>> Begin MATERIAL PROVIDED

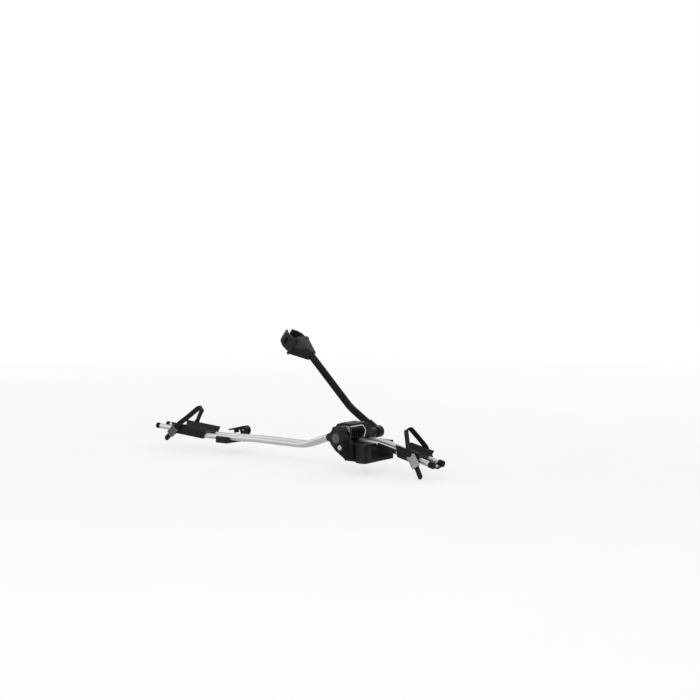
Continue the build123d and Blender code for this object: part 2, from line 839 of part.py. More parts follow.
def jaw_pad(side, finger):
    """A rubber lining on the inside of a jaw."""
    shift = (jaw_thickness + jaw_pad_thickness) / 2 + snug
    with BuildPart() as pad:
        with BuildSketch(claw_plane):
            with BuildLine():
                FilletPolyline(*jaw_route(side, shift), radius=jaw_bend - jaw_pad_thickness)
            trace(line_width=jaw_pad_thickness)
            with Locations((0, jaw_pad_bottom)):
                Rectangle(overrun * 2, overrun, align=(Align.CENTER, Align.MAX), mode=Mode.SUBTRACT)
        extrude(amount=jaw_tip_width / 2, both=True)
        add(finger, mode=Mode.SUBTRACT)
    return pad.part


near_jaw = jaw(-1)
far_jaw = jaw(1)
near_jaw_pad = jaw_pad(-1, near_jaw)
far_jaw_pad = jaw_pad(1, far_jaw)

# Wheel holders
tube_side = tube_offset + tube_radius + slip
holder_y = tube_side + holder_wall


def strap_frame(start, end, x, lean):
    """A leaning plane through the rail: local x is +Y and local y is the lean."""
    origin = rail_plane(start, end, x).origin
    return Plane(origin=origin, x_dir=(0, 1, 0), z_dir=(lean[2], 0, -lean[0]))


def wheel_holder(start, end, x, length, frame):
    """A tray that saddles the rail, hooks under both tubes and carries the strap."""
    plane = rail_plane(start, end, x)
    hook_z = -tube_radius - slip - holder_lip
    with BuildPart() as holder:
        with BuildSketch(plane.offset(-length / 2)):
            for side in (-1, 1):
                with BuildLine():
                    Polyline((side * (tube_offset - holder_lip), hook_z), (side * holder_y, hook_z),
                             (side * holder_y, holder_floor_edge),
                             (side * (holder_y + holder_flare), holder_wall_top),
                             (side * (holder_y + holder_flare - holder_wall), holder_wall_top),
                             (side * (tube_side - holder_floor), holder_floor_edge),
                             (side * (tube_offset - holder_lip), holder_floor_edge), close=True)
                make_face()
            with BuildLine():
                Polyline((-tube_offset, holder_floor_edge - holder_floor / 2), (0, holder_floor_dip),
                         (tube_offset, holder_floor_edge - holder_floor / 2))
            trace(line_width=holder_floor)
        extrude(amount=length)
        side_view = Plane(origin=plane.origin, x_dir=plane.z_dir, z_dir=(0, -1, 0))
        with BuildSketch(side_view) as profile:
            with BuildLine():
                Polyline((-length / 2, holder_wall_top), (length / 2, holder_wall_top),
                         (length / 2 - holder_end_slope, hook_z),
                         (holder_end_slope - length / 2, hook_z), close=True)
            make_face()
            fillet(profile.vertices(), holder_lip)
        extrude(amount=overrun * 2, both=True, mode=Mode.INTERSECT)
        with BuildSketch(frame):
            for side in (-1, 1):
                boss_outer = strap_y - strap_thickness / 2 - buckle_plate - 2 * buckle_gap
                boss_inner = holder_y - holder_wall / 2
                with Locations((side * (boss_outer + boss_inner) / 2, 0)):
                    Rectangle(boss_outer - boss_inner, holder_boss_height)
        extrude(amount=holder_boss_width / 2, both=True)
        with BuildSketch(plane.offset(-length)):
            add(rail_section(Plane.XY, slip))
        extrude(amount=length * 2, mode=Mode.SUBTRACT)
        add(anchor_shape(frame, snug), mode=Mode.SUBTRACT)
    return holder.part


def anchor_shape(frame, grow):
    """The screw that holds the strap's far end on the holder: its head is outside the strap."""
    outer = strap_y - buckle_plate + strap_thickness / 2 + buckle_gap
    face = Plane(origin=frame.origin + frame.x_dir * outer, x_dir=frame.z_dir, z_dir=frame.x_dir)
    with BuildPart() as screw:
        with BuildSketch(face):
            Circle(anchor_pin_radius + grow)
        extrude(amount=-anchor_pin_length - grow)
        with BuildSketch(face):
            Circle(anchor_head_radius)
        extrude(amount=anchor_head)
    return screw.part


def wheel_strap(frame, crown, tail):
    """A flat strap: from its far anchor over the rim and down through the buckle to its tail."""
    with BuildPart() as strap:
        with BuildSketch(frame):
            with BuildLine():
                FilletPolyline((strap_y - buckle_plate, strap_foot), (strap_y - buckle_plate, strap_hip),
                               (strap_knee_y, strap_knee), (strap_crown_y, crown),
                               (-strap_crown_y, crown), (-strap_knee_y, strap_knee),
                               (-strap_y, strap_hip), (-strap_y, buckle_bottom),
                               (-strap_tail_y, tail), radius=strap_bend)
            trace(line_width=strap_thickness)
        extrude(amount=strap_width / 2, both=True)
        add(anchor_shape(frame, snug), mode=Mode.SUBTRACT)
    return strap.part


def buckle(frame):
    """A channel behind and beside the strap, open to the front for the lever."""
    half = strap_width / 2 + slip
    back = strap_y - strap_thickness / 2 - buckle_gap
    with BuildPart() as body:
        with BuildSketch(frame) as profile:
            with Locations((-back + buckle_plate - buckle_depth / 2, (buckle_top + buckle_bottom) / 2)):
                Rectangle(buckle_depth, buckle_top - buckle_bottom)
            fillet(profile.vertices().group_by(Axis.X)[0], buckle_plate)
        extrude(amount=half + buckle_cheek, both=True)
        with BuildSketch(frame):
            with Locations((-back - overrun / 2, 0)):
                Rectangle(overrun, overrun * 2)
        extrude(amount=half, both=True, mode=Mode.SUBTRACT)
        with BuildSketch(frame):
            with Locations((-strap_y - lever_pin_out, lever_pin_up)):
                Circle(lever_pin_radius + snug)
        extrude(amount=overrun, both=True, mode=Mode.SUBTRACT)
    return body.part


def buckle_lever(frame):
    """The quick release lever, hung on its pin and kicked out at the thumb end."""
    pin = (-strap_y - lever_pin_out, lever_pin_up)
    with BuildPart() as lever:
        with BuildSketch(frame):
            with BuildLine():
                FilletPolyline(pin, (pin[0], pin[1] - lever_length * 3 / 4),
                               (pin[0] - lever_kick, pin[1] - lever_length), radius=lever_kick)
            trace(line_width=lever_thickness)
            with Locations(pin):
                Circle(lever_knuckle)
        extrude(amount=strap_width / 2, both=True)
        with BuildSketch(frame):
            with Locations(pin):
                Circle(lever_pin_radius + running)
        extrude(amount=overrun, both=True, mode=Mode.SUBTRACT)
    return lever.part


def buckle_pin(frame):
    """The lever's pin, through both cheeks."""
    with BuildPart() as pin:
        with BuildSketch(frame):
            with Locations((-strap_y - lever_pin_out, lever_pin_up)):
                Circle(lever_pin_radius)
        extrude(amount=strap_width / 2 + slip + buckle_cheek, both=True)
    return pin.part


front_frame = strap_frame(crest_front, front_end, front_strap_x, front_strap_lean)
rear_frame = strap_frame(rear_end, dip, rear_strap_x, rear_strap_lean)
front_wheel_holder = wheel_holder(crest_front, front_end, front_holder_x, front_holder_length, front_frame)
rear_wheel_holder = wheel_holder(rear_end, dip, rear_holder_x, rear_holder_length, rear_frame)
front_strap = wheel_strap(front_frame, front_strap_crown, front_strap_tail)
rear_strap = wheel_strap(rear_frame, rear_strap_crown, rear_strap_tail)

# Rear bracket: a saddle on the rear bar, with a cam lever on its far end
saddle_start_x = bar_rear_x - saddle_length / 2
with BuildPart() as rear_pad:
    with BuildSketch():
        with Locations((bar_rear_x, (saddle_near_y + saddle_far_y) / 2)):
            Rectangle(saddle_length, saddle_far_y - saddle_near_y)
        with Locations((bar_rear_x, lever_axis_y)):
            Circle(t_bolt_radius + slip, mode=Mode.SUBTRACT)
    extrude(amount=pad_thickness)

with BuildPart() as rear_bracket:
    with BuildSketch(across_plane(saddle_start_x)) as cross_section:
        with BuildLine():
            Polyline((saddle_near_y, pad_thickness), (saddle_near_y, saddle_cheek_top),
                     (tube_side + holder_wall * 2, saddle_cheek_top), (tube_side + holder_wall * 4, saddle_arm_z),
                     (saddle_far_y, saddle_arm_z), (saddle_far_y, pad_thickness), close=True)
        make_face()
        fillet(cross_section.vertices().group_by(Axis.Y)[-1], saddle_round)
    extrude(amount=saddle_length)
    add(rail_room.part, mode=Mode.SUBTRACT)
    with BuildSketch(across_plane(saddle_start_x)):
        with Locations((0, saddle_cheek_top)):
            Rectangle(2 * (tube_side + snug), tube_radius)
    extrude(amount=saddle_length, mode=Mode.SUBTRACT)
    with BuildSketch(Plane.XY.offset(pad_thickness)):
        with Locations((bar_rear_x, lever_axis_y)):
            Circle(t_bolt_radius + slip)
    extrude(amount=saddle_arm_z, mode=Mode.SUBTRACT)

washer_z = saddle_arm_z + washer_height
with BuildPart() as lever_washer:
    with BuildSketch(Plane.XY.offset(saddle_arm_z)):
        with Locations((bar_rear_x, lever_axis_y)):
            Circle(lever_head_width / 2)
            Circle(t_bolt_radius + slip, mode=Mode.SUBTRACT)
    extrude(amount=washer_height)

with BuildPart() as rear_t_bolt:
    with BuildSketch(Plane.XY.offset(-t_slot_depth - t_head_height)):
        with Locations((bar_rear_x, lever_axis_y)):
            Rectangle(t_head_width, t_head_length)
    extrude(amount=t_head_height)
    with BuildSketch(Plane.XY.offset(-t_slot_depth)):
        with Locations((bar_rear_x, lever_axis_y)):
            Circle(t_bolt_radius)
    extrude(amount=t_slot_depth + lever_axis_z)
    with BuildSketch(Plane.XZ.offset(-lever_axis_y)):
        with Locations((bar_rear_x, lever_axis_z)):
            Circle(clevis_pin_radius * 2)
    extrude(amount=t_bolt_radius, both=True)
    with BuildSketch(Plane.XZ.offset(-lever_axis_y)):
        with Locations((bar_rear_x, lever_axis_z)):
            Circle(clevis_pin_radius + snug)
    extrude(amount=t_bolt_radius * 2, both=True, mode=Mode.SUBTRACT)

with BuildPart() as clevis_pin:
    with BuildSketch(Plane.XZ.offset(-lever_axis_y)):
        with Locations((bar_rear_x, lever_axis_z)):
            Circle(clevis_pin_radius)
    extrude(amount=lever_head_width / 2 + slip, both=True)

lever_under = lever_axis_z - washer_z - slip
slot_room = t_bolt_radius + 2 * slip
with BuildPart() as clamp_lever:
    with BuildSketch(Plane.XZ.offset(-lever_axis_y)):
        with Locations((bar_rear_x, lever_axis_z + (lever_head_radius - lever_under) / 2)):
            Circle((lever_head_radius + lever_under) / 2)
        with BuildLine():
            Polyline((bar_rear_x, lever_axis_z + lever_head_radius),
                     (bar_rear_x - lever_reach, lever_axis_z + lever_head_radius - lever_droop),
                     (bar_rear_x - lever_reach, lever_axis_z + lever_head_radius - lever_droop - lever_blade),
                     (bar_rear_x - lever_head_radius, lever_axis_z), close=True)
        make_face()
        with Locations((bar_rear_x - lever_hook_x, lever_axis_z + lever_head_radius - lever_droop)):
            Rectangle(lever_blade, lever_hook, align=(Align.CENTER, Align.MAX))
    extrude(amount=lever_head_width / 2, both=True)
    with BuildSketch(Plane.XZ.offset(-lever_axis_y)):
        with Locations((bar_rear_x, lever_axis_z)):
            Circle(clevis_pin_radius * 2 + slip)
        with Locations((bar_rear_x - slot_room, lever_axis_z + slot_room)):
            Rectangle(overrun, overrun, align=(Align.MIN, Align.MAX))
    extrude(amount=lever_slot_width / 2, both=True, mode=Mode.SUBTRACT)
    with BuildSketch(Plane.XZ.offset(-lever_axis_y)):
        with Locations((bar_rear_x, lever_axis_z)):
            Circle(clevis_pin_radius + running)
    extrude(amount=overrun, both=True, mode=Mode.SUBTRACT)

pieces = {
    "rail": rail.part,
    "front_end_cap": front_end_cap,
    "rear_end_cap": rear_end_cap,
    "base_pad": base_pad.part,
    "base_plate": base_plate.part,
    "base_foot": base_foot.part,
    "base_t_bolts": base_t_bolts.part,
    "base_nuts": base_nuts,
    "bridge_housing": bridge_housing.part,
    "bridge_hoop": bridge_hoop,
    "knob_housing": knob_housing.part,
    "knob": knob.part,
    "knob_insert": knob_insert.part,
    "lock_barrel": lock_barrel.part,
    "lock_core": lock_core.part,
    "cross_shaft": cross_shaft.part,
    "shaft_bush": shaft_bush.part,
    "pivot_axle": pivot_axle.part,
    "axle_ring": axle_ring.part,
    "arm_tube": arm_tube.part,
    "arm_knuckle": arm_knuckle.part,
    "knuckle_cover": knuckle_cover.part,
    "drive_rod": drive_rod.part,
    "joint_spider": joint_spider.part,
    "spindle": spindle.part,
    "draw_nut": draw_nut.part,
    "claw_body": claw_body.part,
    "jaw_pins": jaw_pins.part,
    "cradle_pad": cradle_pad.part,
    "near_jaw": near_jaw,
    "far_jaw": far_jaw,
    "near_jaw_pad": near_jaw_pad,
    "far_jaw_pad": far_jaw_pad,
    "front_wheel_holder": front_wheel_holder,
    "rear_wheel_holder": rear_wheel_holder,
    "front_strap": front_strap,
    "rear_strap": rear_strap,
    "front_buckle": buckle(front_frame),
    "rear_buckle": buckle(rear_frame),
    "front_buckle_lever": buckle_lever(front_frame),
    "rear_buckle_lever": buckle_lever(rear_frame),
    "front_lever_pin": buckle_pin(front_frame),
    "rear_lever_pin": buckle_pin(rear_frame),
    "front_strap_anchor": anchor_shape(front_frame, 0),
    "rear_strap_anchor": anchor_shape(rear_frame, 0),
    "rear_pad": rear_pad.part,
    "rear_bracket": rear_bracket.part,
    "lever_washer": lever_washer.part,
    "rear_t_bolt": rear_t_bolt.part,
    "clevis_pin": clevis_pin.part,
    "clamp_lever": clamp_lever.part,
}
for name, piece in pieces.items():
    piece.label = name
    export_step(piece, f"parts/{name}.step")
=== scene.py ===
import math
import bpy
import bmesh
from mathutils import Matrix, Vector


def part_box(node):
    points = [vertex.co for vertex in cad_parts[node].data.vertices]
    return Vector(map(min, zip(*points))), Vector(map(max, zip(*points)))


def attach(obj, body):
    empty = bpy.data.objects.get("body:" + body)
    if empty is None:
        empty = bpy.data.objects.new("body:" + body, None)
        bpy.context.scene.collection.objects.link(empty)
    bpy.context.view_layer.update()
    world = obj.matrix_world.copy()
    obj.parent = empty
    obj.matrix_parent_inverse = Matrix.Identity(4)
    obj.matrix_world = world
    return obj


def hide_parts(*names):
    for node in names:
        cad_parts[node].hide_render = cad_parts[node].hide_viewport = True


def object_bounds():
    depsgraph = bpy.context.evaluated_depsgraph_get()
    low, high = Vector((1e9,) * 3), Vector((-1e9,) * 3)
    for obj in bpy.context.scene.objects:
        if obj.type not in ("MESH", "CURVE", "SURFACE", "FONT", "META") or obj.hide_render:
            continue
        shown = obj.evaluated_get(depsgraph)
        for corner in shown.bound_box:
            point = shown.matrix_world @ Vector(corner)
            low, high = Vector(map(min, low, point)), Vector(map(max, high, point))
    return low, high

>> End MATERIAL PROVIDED

Retype, in the same exact form, the lines of the material above from the line holding "for name, piece" through the line holding "point = shown.matrix_world".

for name, piece in pieces.items():
    piece.label = name
    export_step(piece, f"parts/{name}.step")
=== scene.py ===
import math
import bpy
import bmesh
from mathutils import Matrix, Vector


def part_box(node):
    points = [vertex.co for vertex in cad_parts[node].data.vertices]
    return Vector(map(min, zip(*points))), Vector(map(max, zip(*points)))


def attach(obj, body):
    empty = bpy.data.objects.get("body:" + body)
    if empty is None:
        empty = bpy.data.objects.new("body:" + body, None)
        bpy.context.scene.collection.objects.link(empty)
    bpy.context.view_layer.update()
    world = obj.matrix_world.copy()
    obj.parent = empty
    obj.matrix_parent_inverse = Matrix.Identity(4)
    obj.matrix_world = world
    return obj


def hide_parts(*names):
    for node in names:
        cad_parts[node].hide_render = cad_parts[node].hide_viewport = True


def object_bounds():
    depsgraph = bpy.context.evaluated_depsgraph_get()
    low, high = Vector((1e9,) * 3), Vector((-1e9,) * 3)
    for obj in bpy.context.scene.objects:
        if obj.type not in ("MESH", "CURVE", "SURFACE", "FONT", "META") or obj.hide_render:
            continue
        shown = obj.evaluated_get(depsgraph)
        for corner in shown.bound_box:
            point = shown.matrix_world @ Vector(corner)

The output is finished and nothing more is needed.